S'y retrouver dans la grande diversité de termes employés dans le champ des migrations

Migrant, immigré, réfugié… Que recouvrent ces termes ? Si certains disposent d’une définition précise et légale, d’autres peuvent refléter le positionnement politique de l’interlocuteur sur le sujet.

 

Selon l’Organisation des Nations-unies (ONU), le terme de migrant désigne « toute personne qui a résidé dans un pays étranger pendant plus d’une année, quelles que soient les causes, volontaires ou involontaires, du mouvement, et quels que soient les moyens, réguliers ou irréguliers, utilisés pour migrer ».

 

L’Organisation internationale pour les migrations (OIM) définit pour sa part le terme de migrant comme « toute personne qui quitte son lieu de résidence habituelle pour s’établir à titre temporaire ou permanent et pour diverses raisons, soit dans une autre région à l’intérieur d’un même pays, soit dans un autre pays, franchissant ainsi une frontière internationale ».

 

Le terme de migrant se réfère à des populations aux situations variées. Pour l’OIM, ce terme « englobe un certain nombre de catégories juridiques de personnes bien déterminées, comme les travailleurs migrants, les personnes dont les types de déplacement particuliers sont juridiquement définis, comme les migrants objets d’un trafic illicite, ou encore celles dont le statut et les formes de déplacement ne sont pas expressément définis par le droit international, comme les étudiants internationaux ».

 

Le terme de migrant englobe par ailleurs toutes les définitions et situations suivantes :

Selon le Larousse, le terme étranger se réfère à quelque chose ou quelqu’un « qui est d'un autre pays, qui n'a pas la nationalité du pays où elle se trouve ». Pour l’Insee, « un étranger est une personne qui réside en France et ne possède pas la nationalité française, soit qu'elle possède une autre nationalité (à titre exclusif), soit qu'elle n'en ait aucune (c'est le cas des personnes apatrides) ». À noter qu’à la différence de celle d'immigré, la qualité d'étranger ne perdure pas toujours tout au long de la vie : « on peut, sous réserve que la législation en vigueur le permette, devenir français par acquisition », fait valoir l’Insee.

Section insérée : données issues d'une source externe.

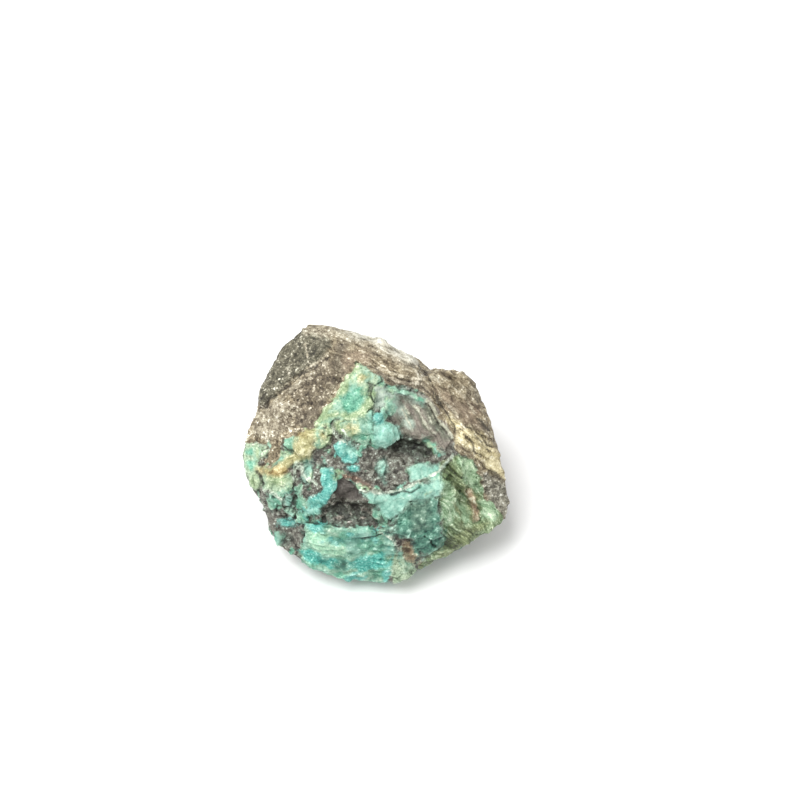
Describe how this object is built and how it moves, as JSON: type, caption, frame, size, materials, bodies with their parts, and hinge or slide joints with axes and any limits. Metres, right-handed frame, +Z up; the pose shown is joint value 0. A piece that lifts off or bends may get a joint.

Le Larousse indique que le terme exilé « se dit de quelqu'un qui est condamné à l'exil ou qui vit en exil ; banni. ». Ce terme est parfois employé par le monde associatif pour éviter d’utiliser « migrant » ou « réfugié » et ainsi ne pas effectuer de distinction entre différents profils de migrants, et induire une hiérarchie entre « bonnes » et « mauvaises » raisons de migrer. Il englobe, selon l’association Médecins du Monde, « toute personne migrante ayant dû fuir son pays, pour quelque raison que ce soit, que celle-ci soit demandeuse d’asile ou non, statutairement réfugiée ou non ».

Le Larousse définit un expatrié comme une « personne qui a été expatriée, qui s’est expatriée » et relève que le terme « se dit d'un salarié qui exerce son activité dans un pays autre que le sien. » De façon plus subjective, ce terme est souvent employé pour évoquer une personne d’un pays du Nord, travaillant et habitant dans un autre pays.

Un demandeur d’asile désigne toute personne qui sollicite la protection internationale d’un pays, espérant obtenir le statut de réfugié.

Un immigré est une personne qui vit dans un pays autre que son pays de naissance. L’Insee définit un immigré comme « une personne née étrangère à l’étranger et résidant en France » et relève que « les personnes nées Françaises à l’étranger et vivant en France ne sont donc pas comptabilisées » dans cette population. « La qualité d’immigré est permanente : un individu continue à appartenir à la population immigrée même s’il devient Français par acquisition. C’est le pays de naissance, et non la nationalité à la naissance, qui définit l'origine géographique d’un immigré », souligne l’Insee.

Un réfugié est une personne qui a obtenu le statut de réfugié par un pays d’accueil, qui lui octroie la protection internationale. La Convention de Genève relative au statut des réfugiés défini un réfugié comme toute « personne qui, craignant avec raison d’être persécutée du fait de sa race, de sa religion, de sa nationalité, de son appartenance à un certain groupe social ou de ses opinions politiques, se trouve hors du pays dont elle a la nationalité et qui ne peut ou, du fait de cette crainte, ne veut se réclamer de la protection de ce pays ; ou qui, si elle n’a pas de nationalité et se trouve hors du pays dans lequel elle avait sa résidence habituelle à la suite de tels événements, ne peut ou, en raison de ladite crainte, ne veut y retourner ».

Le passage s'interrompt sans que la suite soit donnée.